THE EXERCISE: Find each line holding "with" and copy it out.

SOURCE MATERIAL:
** start **

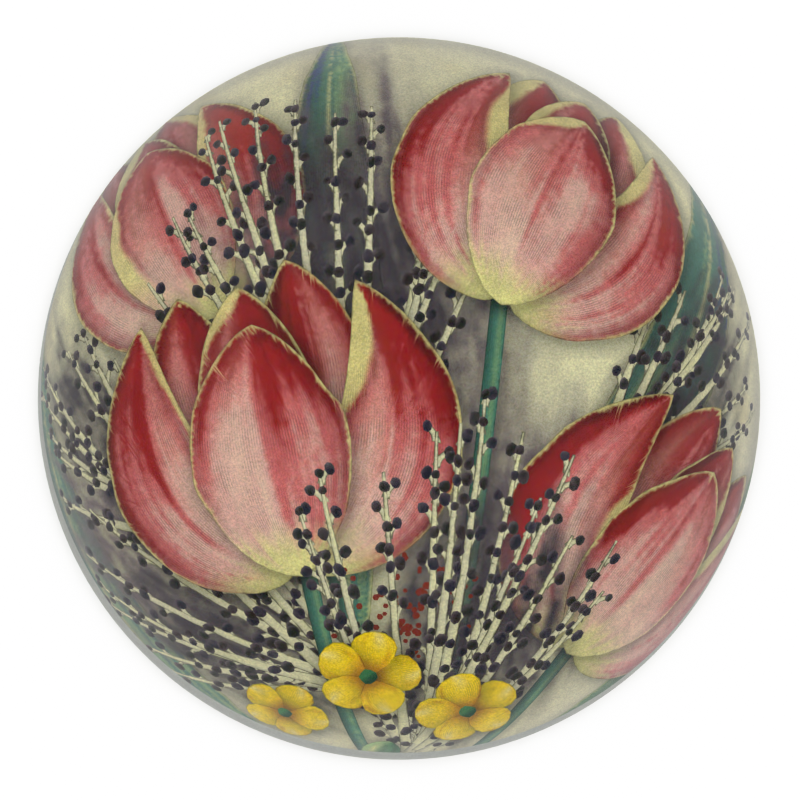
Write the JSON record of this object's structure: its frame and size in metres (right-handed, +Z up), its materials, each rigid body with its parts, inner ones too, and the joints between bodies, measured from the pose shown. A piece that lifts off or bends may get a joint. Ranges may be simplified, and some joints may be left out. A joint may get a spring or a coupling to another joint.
{
  "type": "glass dome paperweight",
  "caption": "Solid clear glass dome paperweight magnifying a printed floral paper disc glued to its flat underside, with a felt disc below that rests on the table.",
  "frame": {"origin": "centre of the felt's underside, the face that the paperweight rests on", "axes": "+Z up along the dome's axis, +Y towards the top of the print, +X to its right"},
  "size_m": [0.089, 0.089, 0.038],
  "materials": {
    "clear_glass": "polished clear solid glass",
    "printed_paper": "matte printed paper in crimson, rose, cream and green, glued face up to the glass",
    "felt": "dark green wool felt"
  },
  "bodies": {
    "root": {"glass_dome": "clear_glass", "print_disc": "printed_paper", "felt_base": "felt"}
  },
  "joints": []
}
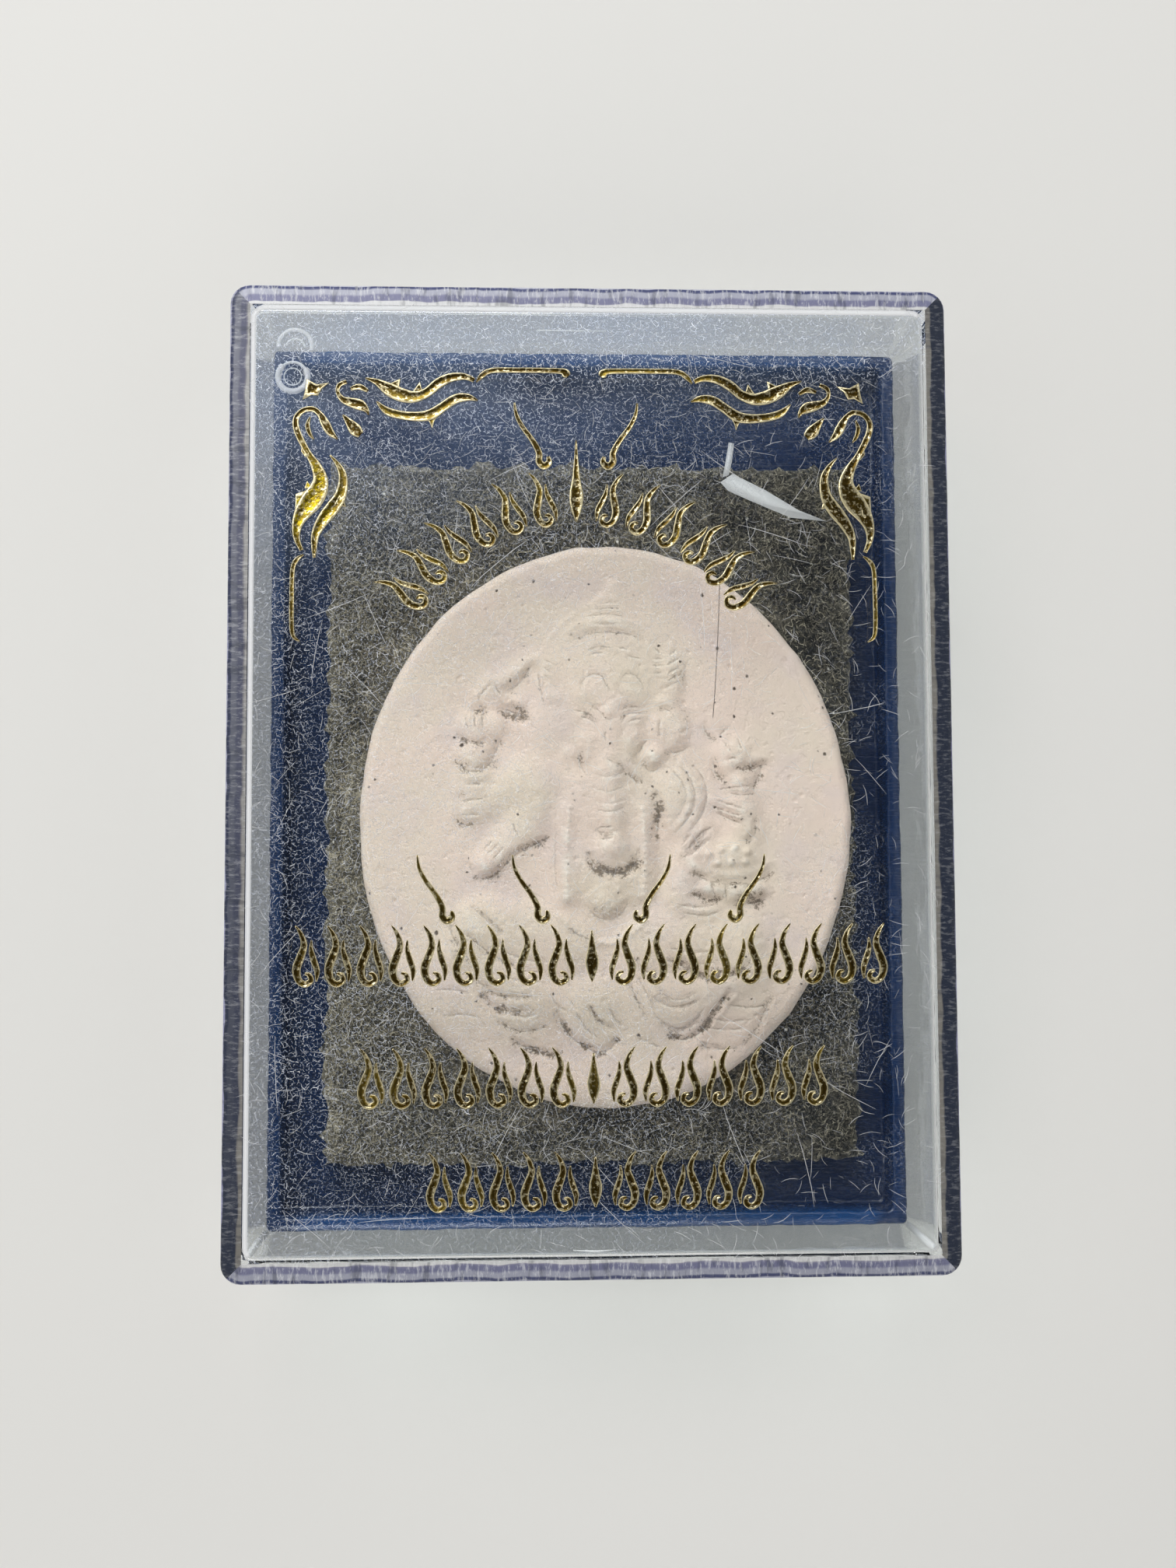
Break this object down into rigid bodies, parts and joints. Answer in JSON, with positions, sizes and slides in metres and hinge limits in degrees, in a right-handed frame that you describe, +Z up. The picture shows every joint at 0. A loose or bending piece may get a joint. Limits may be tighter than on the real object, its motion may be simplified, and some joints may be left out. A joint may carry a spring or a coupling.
{
  "type": "ganesha amulet in a plastic display case",
  "caption": "Oval pressed-clay amulet with a seated elephant-headed figure in relief, lying on a felt pad in a navy tray under a clear lid with gold foil ornament.",
  "frame": {"origin": "middle of the case's underside", "axes": "+Z up through the lid, +Y towards the figure's head along the case's long side, +X to the right across its short side"},
  "size_m": [0.058, 0.0792, 0.0166],
  "materials": {
    "tray_plastic": "gloss",
    "felt": "matte",
    "clay": "matte",
    "clear_plastic": "gloss",
    "gold_foil": "polished"
  },
  "bodies": {
    "root": {"base": "tray_plastic", "pad": "felt", "amulet": "clay", "lid": "clear_plastic", "foil_corner_left": "gold_foil", "foil_corner_right": "gold_foil", "foil_arch": "gold_foil", "foil_upper": "gold_foil", "foil_middle": "gold_foil", "foil_lower": "gold_foil"}
  },
  "joints": []
}
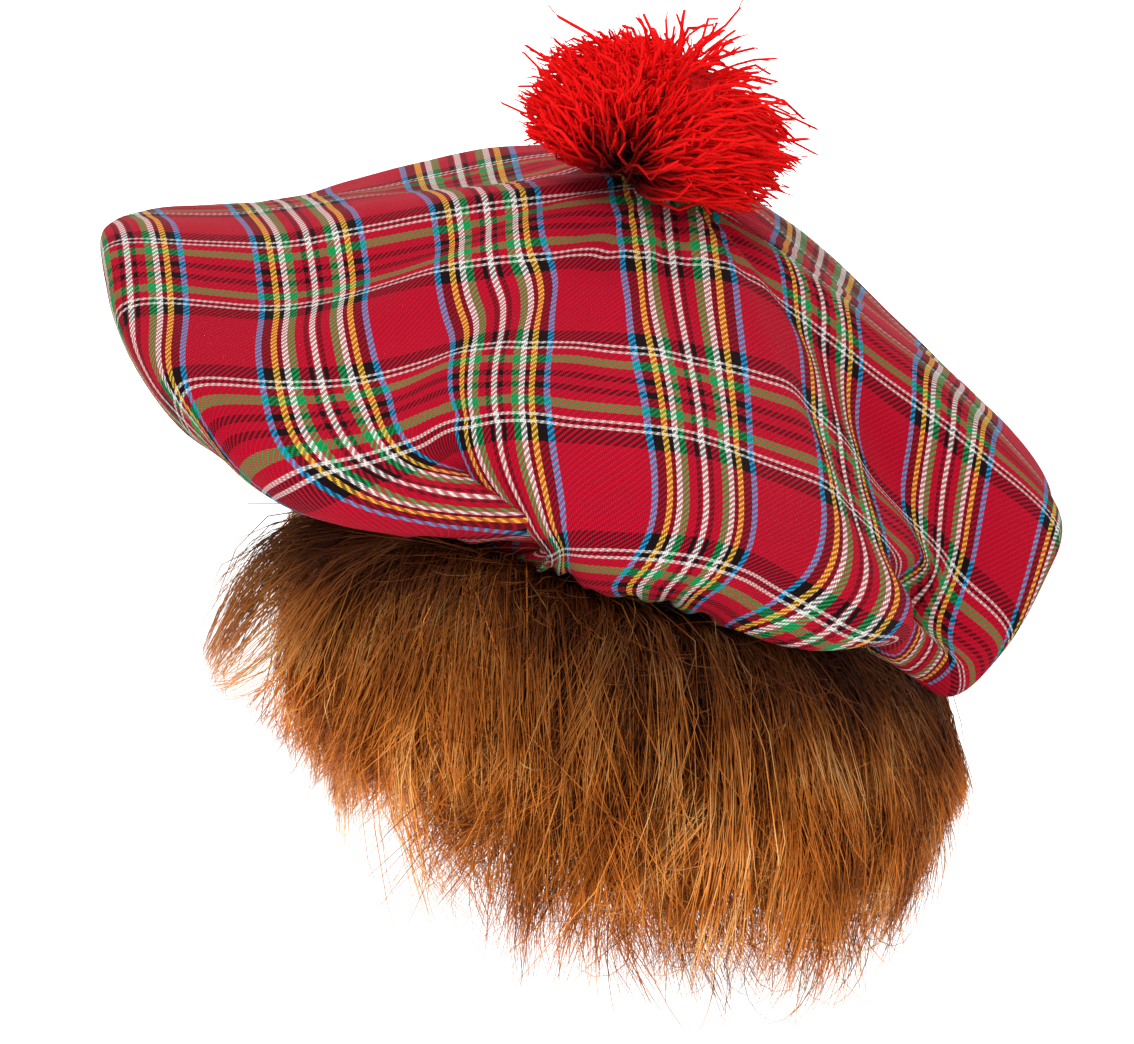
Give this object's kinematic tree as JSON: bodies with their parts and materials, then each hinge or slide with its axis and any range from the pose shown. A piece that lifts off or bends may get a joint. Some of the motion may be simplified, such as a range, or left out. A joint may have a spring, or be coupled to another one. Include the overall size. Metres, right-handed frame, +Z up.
{
  "type": "tam o'shanter hat with attached faux hair",
  "caption": "Floppy tartan tam o'shanter with a yarn pompom on its peak and a fall of faux fur hair round the back and sides, open at the face.",
  "frame": {"origin": "centre of the oval head opening, at the middle of the band's width, where the head holds the hat", "axes": "+Z up along the wearer's head, +Y to the wearer's face, which the hair leaves open, and +X to the wearer's right, the side that the crown droops to"},
  "size_m": [0.2843, 0.2674, 0.2799],
  "materials": {
    "tartan_cloth": "brushed red tartan twill with green, blue, yellow, white and black stripes, matt",
    "band_tape": "black woven tape, matt",
    "knit_backing": "brown knitted fur backing, matt",
    "faux_hair": "ginger faux fur fibre with a soft sheen",
    "pompom_yarn": "cut red acrylic yarn, matt"
  },
  "bodies": {
    "root": {"crown": "tartan_cloth", "headband": "band_tape", "wig_backing": "knit_backing", "hair": "faux_hair", "pompom": "pompom_yarn"}
  },
  "joints": []
}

** end **

RESULT OF THIS EXERCISE:
Write the JSON record of this object's structure: its frame and size in metres (right-handed, +Z up), its materials, each rigid body with its parts, inner ones too, and the joints between bodies, measured from the pose shown. A piece that lifts off or bends may get a joint. Ranges may be simplified, and some joints may be left out. A joint may get a spring or a coupling to another joint.
  "caption": "Solid clear glass dome paperweight magnifying a printed floral paper disc glued to its flat underside, with a felt disc below that rests on the table.",
Break this object down into rigid bodies, parts and joints. Answer in JSON, with positions, sizes and slides in metres and hinge limits in degrees, in a right-handed frame that you describe, +Z up. The picture shows every joint at 0. A loose or bending piece may get a joint. Limits may be tighter than on the real object, its motion may be simplified, and some joints may be left out. A joint may carry a spring or a coupling.
  "caption": "Oval pressed-clay amulet with a seated elephant-headed figure in relief, lying on a felt pad in a navy tray under a clear lid with gold foil ornament.",
Give this object's kinematic tree as JSON: bodies with their parts and materials, then each hinge or slide with its axis and any range from the pose shown. A piece that lifts off or bends may get a joint. Some of the motion may be simplified, such as a range, or left out. A joint may have a spring, or be coupled to another one. Include the overall size. Metres, right-handed frame, +Z up.
  "type": "tam o'shanter hat with attached faux hair",
  "caption": "Floppy tartan tam o'shanter with a yarn pompom on its peak and a fall of faux fur hair round the back and sides, open at the face.",
    "tartan_cloth": "brushed red tartan twill with green, blue, yellow, white and black stripes, matt",
    "faux_hair": "ginger faux fur fibre with a soft sheen",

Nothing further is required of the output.